----- Information shown

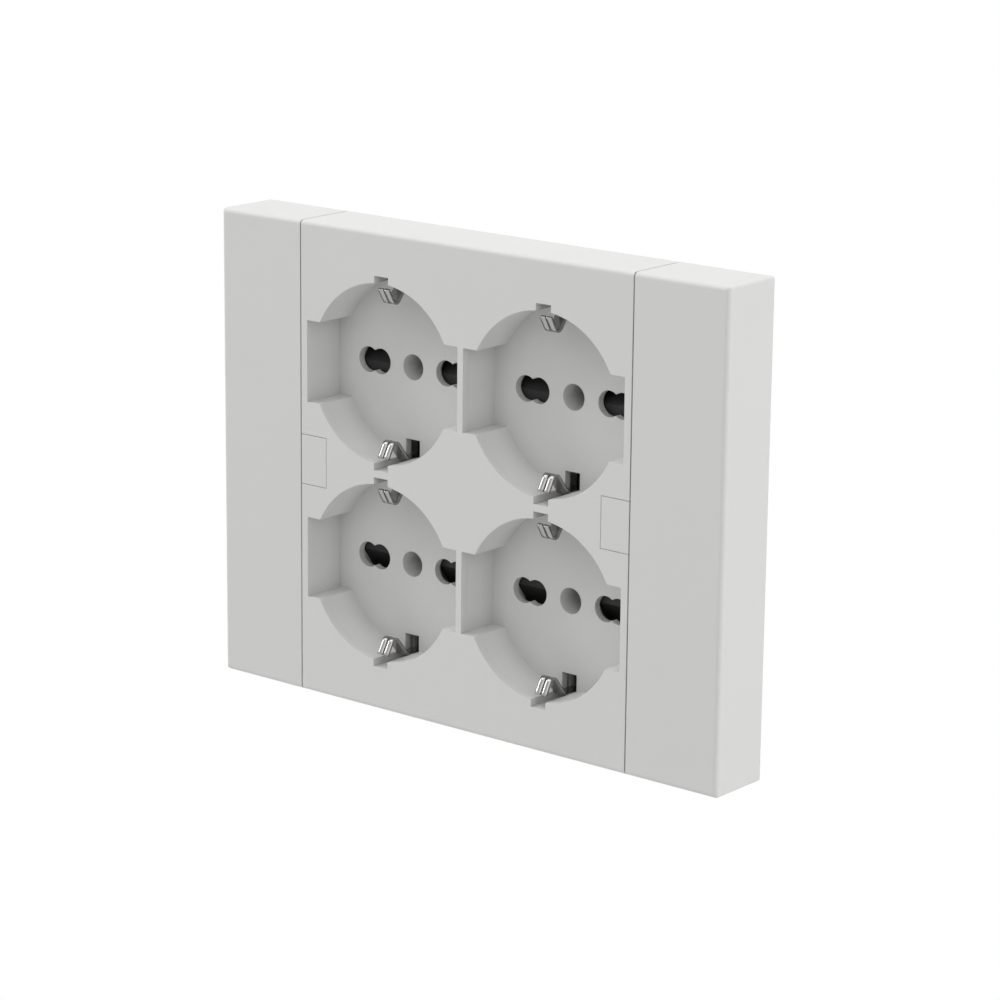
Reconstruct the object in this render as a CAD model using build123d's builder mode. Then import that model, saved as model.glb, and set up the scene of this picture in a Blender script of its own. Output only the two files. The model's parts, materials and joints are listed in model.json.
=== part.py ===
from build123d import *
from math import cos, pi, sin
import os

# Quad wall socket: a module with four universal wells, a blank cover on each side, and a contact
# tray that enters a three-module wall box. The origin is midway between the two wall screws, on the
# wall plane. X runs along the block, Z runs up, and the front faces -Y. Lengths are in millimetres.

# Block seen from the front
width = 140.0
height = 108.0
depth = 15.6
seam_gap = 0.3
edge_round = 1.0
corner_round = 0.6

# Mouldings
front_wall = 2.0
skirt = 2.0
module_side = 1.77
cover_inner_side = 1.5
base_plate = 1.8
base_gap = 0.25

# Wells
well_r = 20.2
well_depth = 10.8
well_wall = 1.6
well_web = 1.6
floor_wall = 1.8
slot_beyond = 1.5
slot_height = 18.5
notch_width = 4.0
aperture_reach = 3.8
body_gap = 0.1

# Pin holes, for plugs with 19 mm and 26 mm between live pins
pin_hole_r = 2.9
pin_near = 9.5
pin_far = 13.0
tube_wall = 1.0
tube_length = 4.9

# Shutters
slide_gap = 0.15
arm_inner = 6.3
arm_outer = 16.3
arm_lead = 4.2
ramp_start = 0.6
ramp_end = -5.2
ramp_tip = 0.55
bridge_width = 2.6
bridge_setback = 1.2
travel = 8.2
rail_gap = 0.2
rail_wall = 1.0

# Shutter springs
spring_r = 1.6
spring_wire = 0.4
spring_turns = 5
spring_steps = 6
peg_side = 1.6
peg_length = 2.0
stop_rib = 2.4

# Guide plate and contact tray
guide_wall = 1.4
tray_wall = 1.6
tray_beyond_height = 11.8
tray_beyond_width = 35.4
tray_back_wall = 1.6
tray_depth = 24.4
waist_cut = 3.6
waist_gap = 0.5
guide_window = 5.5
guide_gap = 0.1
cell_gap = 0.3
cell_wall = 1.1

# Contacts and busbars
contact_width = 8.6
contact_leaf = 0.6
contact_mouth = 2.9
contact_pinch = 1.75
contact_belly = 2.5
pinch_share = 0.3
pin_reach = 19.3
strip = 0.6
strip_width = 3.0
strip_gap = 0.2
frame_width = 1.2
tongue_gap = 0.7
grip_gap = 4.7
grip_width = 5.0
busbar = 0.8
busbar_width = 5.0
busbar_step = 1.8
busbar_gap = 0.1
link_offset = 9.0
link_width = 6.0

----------

_Direction_:
Reproduce every line of the material above exactly.

_The reply_:
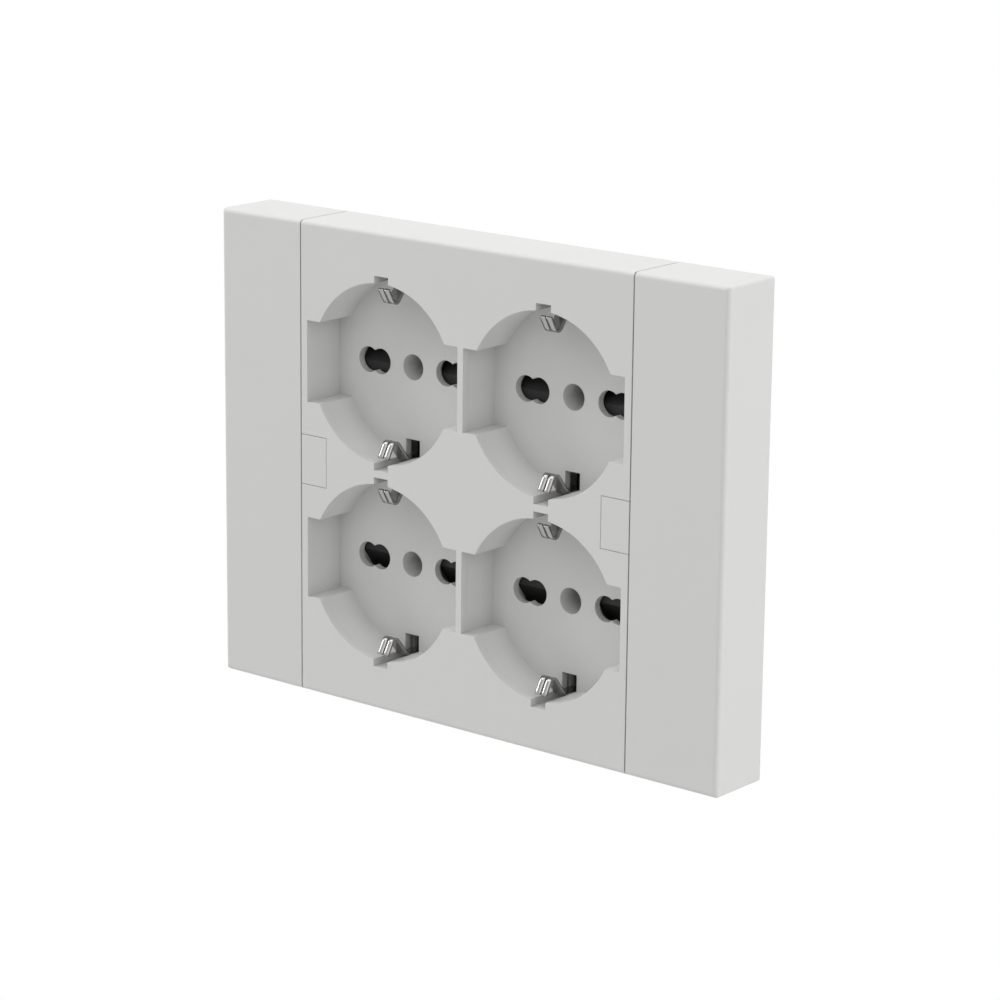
Reconstruct the object in this render as a CAD model using build123d's builder mode. Then import that model, saved as model.glb, and set up the scene of this picture in a Blender script of its own. Output only the two files. The model's parts, materials and joints are listed in model.json.
=== part.py ===
from build123d import *
from math import cos, pi, sin
import os

# Quad wall socket: a module with four universal wells, a blank cover on each side, and a contact
# tray that enters a three-module wall box. The origin is midway between the two wall screws, on the
# wall plane. X runs along the block, Z runs up, and the front faces -Y. Lengths are in millimetres.

# Block seen from the front
width = 140.0
height = 108.0
depth = 15.6
seam_gap = 0.3
edge_round = 1.0
corner_round = 0.6

# Mouldings
front_wall = 2.0
skirt = 2.0
module_side = 1.77
cover_inner_side = 1.5
base_plate = 1.8
base_gap = 0.25

# Wells
well_r = 20.2
well_depth = 10.8
well_wall = 1.6
well_web = 1.6
floor_wall = 1.8
slot_beyond = 1.5
slot_height = 18.5
notch_width = 4.0
aperture_reach = 3.8
body_gap = 0.1

# Pin holes, for plugs with 19 mm and 26 mm between live pins
pin_hole_r = 2.9
pin_near = 9.5
pin_far = 13.0
tube_wall = 1.0
tube_length = 4.9

# Shutters
slide_gap = 0.15
arm_inner = 6.3
arm_outer = 16.3
arm_lead = 4.2
ramp_start = 0.6
ramp_end = -5.2
ramp_tip = 0.55
bridge_width = 2.6
bridge_setback = 1.2
travel = 8.2
rail_gap = 0.2
rail_wall = 1.0

# Shutter springs
spring_r = 1.6
spring_wire = 0.4
spring_turns = 5
spring_steps = 6
peg_side = 1.6
peg_length = 2.0
stop_rib = 2.4

# Guide plate and contact tray
guide_wall = 1.4
tray_wall = 1.6
tray_beyond_height = 11.8
tray_beyond_width = 35.4
tray_back_wall = 1.6
tray_depth = 24.4
waist_cut = 3.6
waist_gap = 0.5
guide_window = 5.5
guide_gap = 0.1
cell_gap = 0.3
cell_wall = 1.1

# Contacts and busbars
contact_width = 8.6
contact_leaf = 0.6
contact_mouth = 2.9
contact_pinch = 1.75
contact_belly = 2.5
pinch_share = 0.3
pin_reach = 19.3
strip = 0.6
strip_width = 3.0
strip_gap = 0.2
frame_width = 1.2
tongue_gap = 0.7
grip_gap = 4.7
grip_width = 5.0
busbar = 0.8
busbar_width = 5.0
busbar_step = 1.8
busbar_gap = 0.1
link_offset = 9.0
link_width = 6.0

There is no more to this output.